Like the four world titles in a five-year span -- Paris, Halifax,
Munich, Prague -- starting the year after he opened all those eyes in
Budapest. And the explosion of the sport in Canada that coincided with
his rivalry with Elvis Stojko. And the body of work that includes some
of the most memorable skating performances ever, like his Casablanca
long program in 1993-94, and his Singin' In the Rain TV special, and
dozens of show-skates that were dazzling in their versatility.
And his marriage to Sonia Rodriguez, the beautiful principal dancer of
the National Ballet, and the birth of their two sons - Gabriel, who
will be five this summer, and seven-month-old Dillon.
The Quad was definitely one of the highs. Though he finished sixth at
those 1988 world championships, he returned home to find an Edmonton
auto dealer had rewarded him with a mini-SUV bearing a licence plate
that read: "1STQUAD."
But oddly enough, the quad fairly quickly ceased to be a weapon in his
arsenal, and to his credit, it hasn't come close to defining him as a
skater.
"I remember thinking I didn't want to waste this opportunity," he
said, "because this jump had happened, and everyone around me was
freaking out, and I knew I had done something special, so I thought: I
need to follow this up. I didn't want to be remembered just for
that. I guess, more than anything, it inspired me."
He didn't land one, cleanly, in any of his four gold-medal wins at
world championships.
"I don't think I landed it in competition more than three, maybe four
times."
It was Stojko who took the Quad to the next level, landing it
routinely and doing the first Quad-double combination. After that, the
jump became, as Stojko's coach, Doug Leigh, was fond of saying, "like
the American Express card: don't leave home without it." The Russians
owned it. Then the Chinese. Then the Japanese. American Tim Goebel
once did three quads in the same long program.

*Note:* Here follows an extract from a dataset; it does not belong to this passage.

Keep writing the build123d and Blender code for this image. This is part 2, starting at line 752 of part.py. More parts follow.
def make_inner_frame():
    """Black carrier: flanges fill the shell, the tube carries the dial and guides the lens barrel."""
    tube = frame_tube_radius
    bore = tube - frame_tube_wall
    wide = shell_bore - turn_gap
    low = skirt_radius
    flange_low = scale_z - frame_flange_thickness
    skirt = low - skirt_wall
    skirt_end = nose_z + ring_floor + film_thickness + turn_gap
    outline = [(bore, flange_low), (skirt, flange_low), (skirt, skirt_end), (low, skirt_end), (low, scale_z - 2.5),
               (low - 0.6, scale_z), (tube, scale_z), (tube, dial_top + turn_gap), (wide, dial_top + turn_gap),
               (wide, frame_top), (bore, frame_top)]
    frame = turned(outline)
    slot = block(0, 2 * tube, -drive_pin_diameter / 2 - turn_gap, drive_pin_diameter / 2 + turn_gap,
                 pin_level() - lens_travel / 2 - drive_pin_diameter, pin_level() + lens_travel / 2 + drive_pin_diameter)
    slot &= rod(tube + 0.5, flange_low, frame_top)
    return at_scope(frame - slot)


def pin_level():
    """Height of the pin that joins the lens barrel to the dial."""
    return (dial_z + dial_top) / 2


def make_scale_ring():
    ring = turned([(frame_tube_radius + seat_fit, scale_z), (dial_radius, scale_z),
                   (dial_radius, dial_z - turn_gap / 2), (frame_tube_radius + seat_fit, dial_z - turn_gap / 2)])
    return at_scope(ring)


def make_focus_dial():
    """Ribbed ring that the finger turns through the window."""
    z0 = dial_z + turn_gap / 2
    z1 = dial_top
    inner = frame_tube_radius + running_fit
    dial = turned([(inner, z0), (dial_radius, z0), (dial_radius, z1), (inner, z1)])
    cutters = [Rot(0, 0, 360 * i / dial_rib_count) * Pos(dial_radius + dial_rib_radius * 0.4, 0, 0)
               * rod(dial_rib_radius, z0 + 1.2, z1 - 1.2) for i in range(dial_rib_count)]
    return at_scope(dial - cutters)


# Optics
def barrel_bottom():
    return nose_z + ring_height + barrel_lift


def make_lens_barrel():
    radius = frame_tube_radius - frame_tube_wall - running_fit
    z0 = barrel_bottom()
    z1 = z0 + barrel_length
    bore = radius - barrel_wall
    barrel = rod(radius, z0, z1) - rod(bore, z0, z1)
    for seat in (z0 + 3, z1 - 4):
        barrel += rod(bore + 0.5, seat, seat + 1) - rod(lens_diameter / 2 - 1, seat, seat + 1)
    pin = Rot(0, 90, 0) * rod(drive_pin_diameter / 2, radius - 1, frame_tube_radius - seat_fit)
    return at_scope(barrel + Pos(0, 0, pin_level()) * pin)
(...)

But it has remained an elusive, unpredictable weapon -- and in the new
scoring system, where points are awarded for the quality of each
element and jump, not just the number of revolutions, it has become
less of a guarantee of good marks than a tie-breaker, if all else is
equal.
"It feels like the quad, this year, isn't as important as it has been
in other years, that's just kind of the vibe out there," Browning
said. "The CBC was showing me some stats on how many quads have been
landed this year. Not very many. I just think that maybe the new
system is downplaying the quad enough that the reward is not worth the
risk.
"The stats they showed me made me go, 'Wow, this is perfect for guys
like Jeffrey Buttle and Patrick Chan. If the quad is just not
happening for guys out there this year, then this is your
chance.'"
Browning used to be tempted to dust off the quad and give it a whirl
every once in a while.
He had forgotten all about the 10th anniversary until some fans
presented him with a bottle of champagne. He tried the jump a few
times in practice that day, and surprised himself by landing it. So he
put one into the Stars On Ice show that night, and nailed it.

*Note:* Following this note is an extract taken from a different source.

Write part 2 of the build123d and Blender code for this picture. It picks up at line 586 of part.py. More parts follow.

"In 2001, I think I did some on tour. But 2003 was the last time I
tried it. The triple-triple was going really well and I was in great
shape and I thought: you know what? I'm going to see what happens," he
said.
"Two tremendous collisions with gravity later . . . I haven't tried it
since. I mean, they were the kind of falls where everyone covers their
eyes, where you catch your blade sideways and you actually accelerate
into the ice. I was sore on tour in the States for days -- my elbow,
my hip -- and it was, 'OK, that was stupid.' "
Some day, though, he has no doubt someone will do a five-revolution
jump.
"I've always said yes. But I'm going to have to see it to believe it,"
Browning said.
"I don't think it will ever be consistent like the quad, but you have
to believe that there's someone out there who doesn't understand the
laws of physics."
Or the laws of tortured joints and pain and punishment.
That part, Kurt Browning doesn't miss so much.